> [Stated exercise] Reproduce, exactly and in full, only the lines below from the one containing "143 of scene.py. More parts follow." through the one containing "HOOK_TURN = (130, 200)".

────────────────────────────────────────

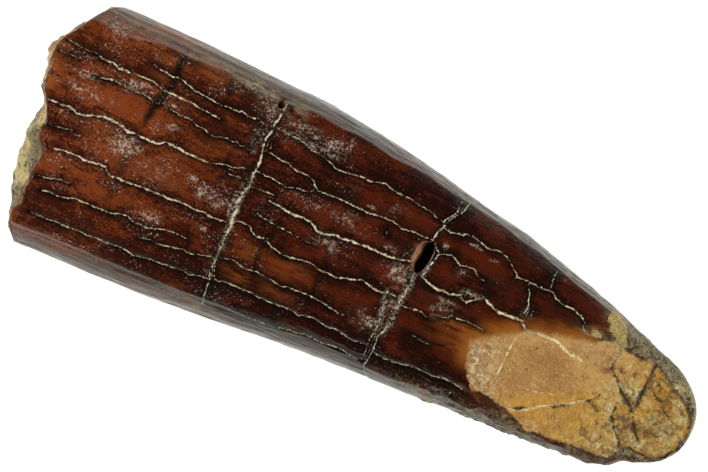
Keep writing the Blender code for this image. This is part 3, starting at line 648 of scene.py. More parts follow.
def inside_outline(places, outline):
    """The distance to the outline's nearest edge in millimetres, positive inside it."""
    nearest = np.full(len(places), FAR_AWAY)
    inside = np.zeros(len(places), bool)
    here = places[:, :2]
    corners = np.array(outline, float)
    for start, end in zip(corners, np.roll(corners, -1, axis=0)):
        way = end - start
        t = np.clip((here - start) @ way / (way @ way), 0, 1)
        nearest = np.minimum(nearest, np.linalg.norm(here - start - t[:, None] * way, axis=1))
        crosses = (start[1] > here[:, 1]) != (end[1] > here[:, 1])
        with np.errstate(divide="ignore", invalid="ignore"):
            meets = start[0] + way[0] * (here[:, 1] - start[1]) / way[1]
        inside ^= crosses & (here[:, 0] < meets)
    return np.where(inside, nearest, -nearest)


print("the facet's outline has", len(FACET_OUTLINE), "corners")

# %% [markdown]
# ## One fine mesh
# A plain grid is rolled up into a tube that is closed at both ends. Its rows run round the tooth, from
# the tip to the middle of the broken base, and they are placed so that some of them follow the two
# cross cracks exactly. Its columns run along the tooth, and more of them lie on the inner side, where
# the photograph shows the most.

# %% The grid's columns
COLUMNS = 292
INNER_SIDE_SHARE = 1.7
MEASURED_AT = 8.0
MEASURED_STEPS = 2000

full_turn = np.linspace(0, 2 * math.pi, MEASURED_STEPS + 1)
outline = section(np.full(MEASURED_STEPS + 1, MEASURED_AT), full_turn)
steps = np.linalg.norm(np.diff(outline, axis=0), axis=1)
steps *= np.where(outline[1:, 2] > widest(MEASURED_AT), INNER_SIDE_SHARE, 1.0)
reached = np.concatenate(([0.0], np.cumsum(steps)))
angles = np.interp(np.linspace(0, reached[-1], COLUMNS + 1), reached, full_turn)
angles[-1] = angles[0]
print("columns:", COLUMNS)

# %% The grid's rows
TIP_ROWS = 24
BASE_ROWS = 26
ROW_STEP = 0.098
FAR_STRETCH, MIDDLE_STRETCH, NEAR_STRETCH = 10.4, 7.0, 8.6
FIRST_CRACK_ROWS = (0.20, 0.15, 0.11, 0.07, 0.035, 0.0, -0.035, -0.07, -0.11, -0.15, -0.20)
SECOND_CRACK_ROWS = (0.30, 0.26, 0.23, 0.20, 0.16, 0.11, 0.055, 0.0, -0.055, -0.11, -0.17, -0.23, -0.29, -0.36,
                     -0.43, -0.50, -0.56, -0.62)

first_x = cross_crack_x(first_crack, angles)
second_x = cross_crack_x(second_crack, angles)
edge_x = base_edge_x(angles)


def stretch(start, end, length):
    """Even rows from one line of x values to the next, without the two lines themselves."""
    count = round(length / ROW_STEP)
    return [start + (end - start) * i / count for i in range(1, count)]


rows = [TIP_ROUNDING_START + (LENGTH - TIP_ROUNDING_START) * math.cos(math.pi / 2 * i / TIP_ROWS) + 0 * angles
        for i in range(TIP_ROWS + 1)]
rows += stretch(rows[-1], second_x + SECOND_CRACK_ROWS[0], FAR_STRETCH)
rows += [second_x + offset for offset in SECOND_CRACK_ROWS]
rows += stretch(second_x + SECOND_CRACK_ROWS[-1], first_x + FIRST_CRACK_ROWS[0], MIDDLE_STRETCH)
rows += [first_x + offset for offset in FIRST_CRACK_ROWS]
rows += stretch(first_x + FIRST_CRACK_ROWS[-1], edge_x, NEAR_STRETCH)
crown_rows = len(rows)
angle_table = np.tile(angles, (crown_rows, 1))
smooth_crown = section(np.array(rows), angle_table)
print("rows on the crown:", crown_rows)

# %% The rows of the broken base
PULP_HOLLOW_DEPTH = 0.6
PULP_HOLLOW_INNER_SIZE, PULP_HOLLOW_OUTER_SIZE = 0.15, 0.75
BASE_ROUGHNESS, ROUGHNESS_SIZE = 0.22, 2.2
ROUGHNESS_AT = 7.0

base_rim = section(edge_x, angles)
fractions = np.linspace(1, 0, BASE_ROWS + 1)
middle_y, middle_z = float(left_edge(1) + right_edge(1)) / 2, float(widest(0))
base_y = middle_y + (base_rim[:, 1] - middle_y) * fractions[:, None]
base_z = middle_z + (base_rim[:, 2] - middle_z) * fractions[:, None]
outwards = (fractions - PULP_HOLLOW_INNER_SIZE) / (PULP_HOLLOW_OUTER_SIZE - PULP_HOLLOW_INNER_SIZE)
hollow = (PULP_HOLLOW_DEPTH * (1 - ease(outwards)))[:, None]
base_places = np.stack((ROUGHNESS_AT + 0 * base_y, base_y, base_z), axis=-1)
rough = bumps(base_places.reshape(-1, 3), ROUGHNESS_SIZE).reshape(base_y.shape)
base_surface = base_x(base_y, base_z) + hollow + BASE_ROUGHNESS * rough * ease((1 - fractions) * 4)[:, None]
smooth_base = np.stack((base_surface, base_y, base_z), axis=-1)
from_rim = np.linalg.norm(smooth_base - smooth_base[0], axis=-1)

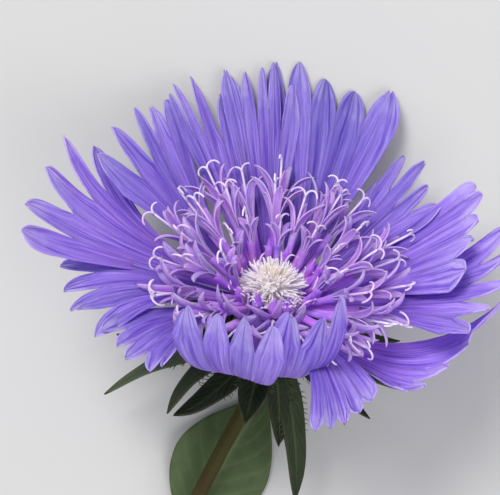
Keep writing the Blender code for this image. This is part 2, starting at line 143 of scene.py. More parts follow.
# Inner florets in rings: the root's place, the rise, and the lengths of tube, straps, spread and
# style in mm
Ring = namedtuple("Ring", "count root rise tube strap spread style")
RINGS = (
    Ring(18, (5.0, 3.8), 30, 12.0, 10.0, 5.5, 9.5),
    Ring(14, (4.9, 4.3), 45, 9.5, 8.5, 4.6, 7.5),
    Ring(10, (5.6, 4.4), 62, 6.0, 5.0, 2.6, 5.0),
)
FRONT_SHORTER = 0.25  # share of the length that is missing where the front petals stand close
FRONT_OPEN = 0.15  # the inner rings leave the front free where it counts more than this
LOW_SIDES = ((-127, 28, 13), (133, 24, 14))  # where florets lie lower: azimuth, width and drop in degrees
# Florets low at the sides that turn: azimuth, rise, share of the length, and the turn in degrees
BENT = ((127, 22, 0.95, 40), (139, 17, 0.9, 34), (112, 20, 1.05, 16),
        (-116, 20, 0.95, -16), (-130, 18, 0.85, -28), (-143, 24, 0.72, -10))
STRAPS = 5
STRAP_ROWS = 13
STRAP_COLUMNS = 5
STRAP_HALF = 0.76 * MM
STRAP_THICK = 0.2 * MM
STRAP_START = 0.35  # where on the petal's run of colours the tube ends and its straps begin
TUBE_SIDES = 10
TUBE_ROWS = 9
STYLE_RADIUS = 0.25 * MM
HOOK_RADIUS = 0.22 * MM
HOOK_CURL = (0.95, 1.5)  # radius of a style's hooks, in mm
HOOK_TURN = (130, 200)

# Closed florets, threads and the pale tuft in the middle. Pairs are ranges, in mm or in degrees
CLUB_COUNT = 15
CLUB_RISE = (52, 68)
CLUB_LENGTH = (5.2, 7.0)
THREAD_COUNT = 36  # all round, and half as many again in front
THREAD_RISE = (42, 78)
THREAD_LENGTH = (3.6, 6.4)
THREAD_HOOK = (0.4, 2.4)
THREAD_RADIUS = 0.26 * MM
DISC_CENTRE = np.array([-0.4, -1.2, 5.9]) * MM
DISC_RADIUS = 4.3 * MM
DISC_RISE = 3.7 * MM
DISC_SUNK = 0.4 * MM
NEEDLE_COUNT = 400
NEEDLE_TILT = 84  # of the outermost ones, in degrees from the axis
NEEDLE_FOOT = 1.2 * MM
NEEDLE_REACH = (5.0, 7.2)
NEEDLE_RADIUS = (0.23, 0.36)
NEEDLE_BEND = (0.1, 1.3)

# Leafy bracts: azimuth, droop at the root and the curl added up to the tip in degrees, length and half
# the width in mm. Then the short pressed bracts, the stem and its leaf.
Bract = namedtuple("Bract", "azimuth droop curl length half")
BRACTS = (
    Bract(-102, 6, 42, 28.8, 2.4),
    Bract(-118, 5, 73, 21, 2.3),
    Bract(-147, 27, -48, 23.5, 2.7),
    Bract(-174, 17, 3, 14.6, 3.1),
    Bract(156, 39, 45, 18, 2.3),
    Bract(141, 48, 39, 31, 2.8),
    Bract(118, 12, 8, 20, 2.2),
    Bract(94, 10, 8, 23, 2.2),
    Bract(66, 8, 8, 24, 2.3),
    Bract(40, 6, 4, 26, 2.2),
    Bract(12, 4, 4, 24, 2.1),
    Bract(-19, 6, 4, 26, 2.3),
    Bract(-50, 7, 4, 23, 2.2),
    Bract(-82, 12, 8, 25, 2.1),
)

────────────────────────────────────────

> [Final answer]
Keep writing the Blender code for this image. This is part 2, starting at line 143 of scene.py. More parts follow.
# Inner florets in rings: the root's place, the rise, and the lengths of tube, straps, spread and
# style in mm
Ring = namedtuple("Ring", "count root rise tube strap spread style")
RINGS = (
    Ring(18, (5.0, 3.8), 30, 12.0, 10.0, 5.5, 9.5),
    Ring(14, (4.9, 4.3), 45, 9.5, 8.5, 4.6, 7.5),
    Ring(10, (5.6, 4.4), 62, 6.0, 5.0, 2.6, 5.0),
)
FRONT_SHORTER = 0.25  # share of the length that is missing where the front petals stand close
FRONT_OPEN = 0.15  # the inner rings leave the front free where it counts more than this
LOW_SIDES = ((-127, 28, 13), (133, 24, 14))  # where florets lie lower: azimuth, width and drop in degrees
# Florets low at the sides that turn: azimuth, rise, share of the length, and the turn in degrees
BENT = ((127, 22, 0.95, 40), (139, 17, 0.9, 34), (112, 20, 1.05, 16),
        (-116, 20, 0.95, -16), (-130, 18, 0.85, -28), (-143, 24, 0.72, -10))
STRAPS = 5
STRAP_ROWS = 13
STRAP_COLUMNS = 5
STRAP_HALF = 0.76 * MM
STRAP_THICK = 0.2 * MM
STRAP_START = 0.35  # where on the petal's run of colours the tube ends and its straps begin
TUBE_SIDES = 10
TUBE_ROWS = 9
STYLE_RADIUS = 0.25 * MM
HOOK_RADIUS = 0.22 * MM
HOOK_CURL = (0.95, 1.5)  # radius of a style's hooks, in mm
HOOK_TURN = (130, 200)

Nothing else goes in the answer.